I don't think you will have to create any temp file. All files are already available somewhere on the file system.

Good luck!
Comment 10 Gil Forcada 2011-08-19 12:13:44 UTC
Ok, you are talking about stats/models.py right? (I still have to figure out how everything works on a django based apps).

As for how to display them I'm not really concerned by now, first I want to have the statistics generated and later we will figure out how to show them, some random options:

- a toggle (or user preference) to display either words or strings
- use a hover on strings statistics to show the words
- remove strings and only use words?
- ask on gnome-i18n ML?

I'm playing with zenity module and I hope that by the end of this week I will have some more questions and doubts :)
Comment 11 Gil Forcada 2011-08-19 16:29:35 UTC
Created attachment 194239 [details] [review]
Migration script to add the word fields on pofile table

Here I go, first patch:

Adds translated_words, fuzzy_words and untranslated_words fields on pofile table.
Comment 12 Gil Forcada 2011-08-19 16:33:22 UTC
Created attachment 194240 [details] [review]
Call pocount to get word statistics on po files

Second patch:

Adds the call to pocount to get the word statistics and returns them with the other statistics.
Comment 13 Gil Forcada 2011-08-19 16:37:29 UTC
Created attachment 194241 [details] [review]
Register words related fields and ensure they are us

This patch does two things:

- registers the fields on PoFile class
- ensures that they are used while saving statistics
Comment 14 Claude Paroz 2011-08-19 20:27:12 UTC
Comment on attachment 194240 [details] [review]
Call pocount to get word statistics on po files

Might import those on the same line:
from translate.tools import pogrep, pocount
Comment 15 Claude Paroz 2011-08-19 20:28:13 UTC
Comment on attachment 194241 [details] [review]
Register words related fields and ensure they are us

Thanks for your work Gil
Comment 16 Gil Forcada 2011-08-19 22:01:24 UTC
(In reply to comment #14)
> (From update of attachment 194240 [details] [review])
> Might import those on the same line:
> from translate.tools import pogrep, pocount

Done!

Thanks for reviewing, I already sent the commits.

Now to think on how and when to show them :)
Comment 17 Daniel Mustieles 2011-08-20 07:45:23 UTC
1 vote for the hover option proposed by Gil.

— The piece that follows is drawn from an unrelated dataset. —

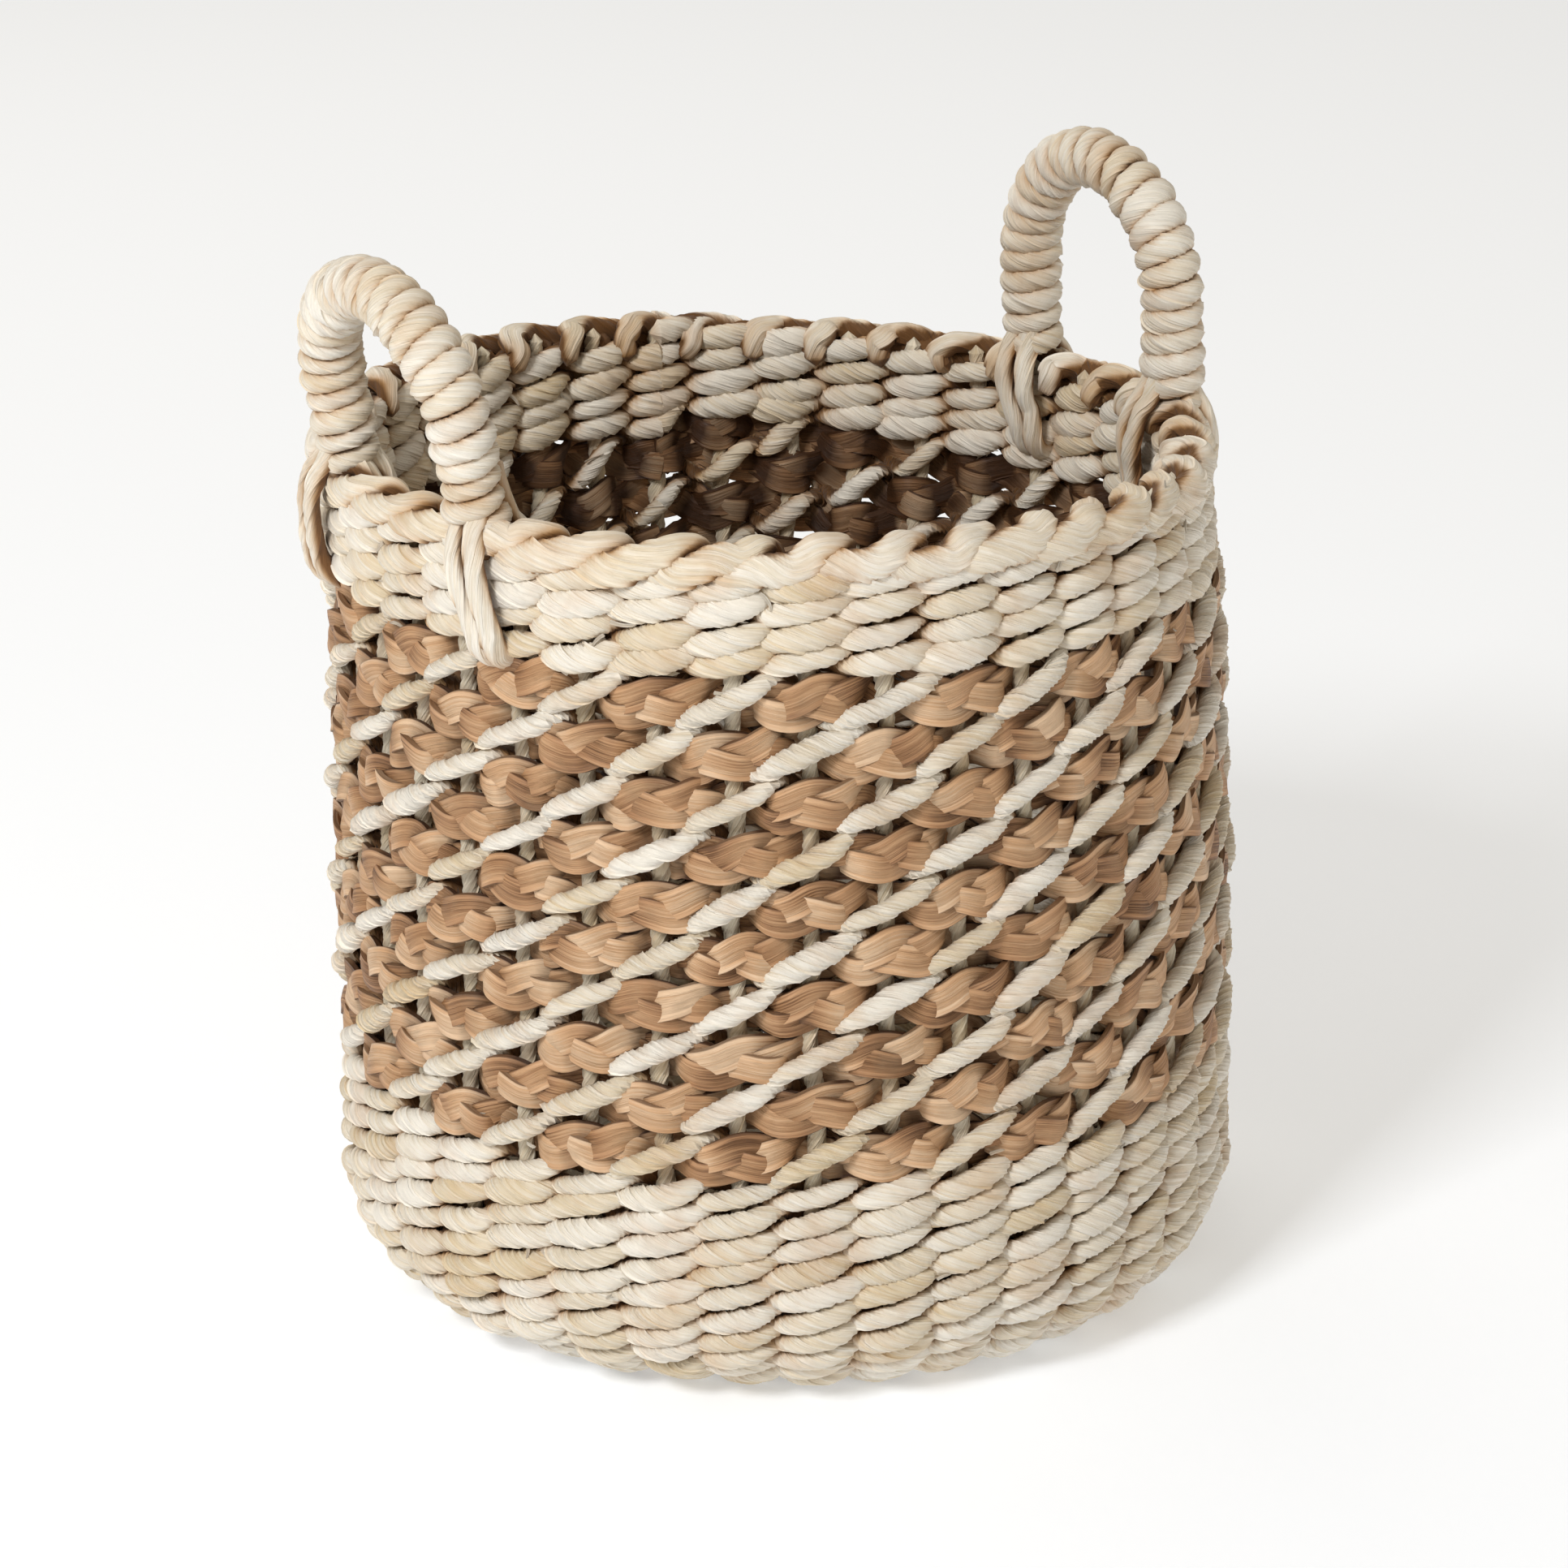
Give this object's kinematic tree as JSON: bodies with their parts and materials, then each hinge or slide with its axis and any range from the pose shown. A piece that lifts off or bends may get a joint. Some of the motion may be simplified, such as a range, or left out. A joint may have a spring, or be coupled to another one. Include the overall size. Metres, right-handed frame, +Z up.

I think it is more useful for a translator to know how many strings are fuzzy/untranslated, rather than words.

I think that stats based in words, instead of strings, may be more confusing for translators; note that a string with five words in english can result in a (for example) string with 7 words in spanish, or a string with 1 word in german, so stats may not say the true at all (damned lies!!)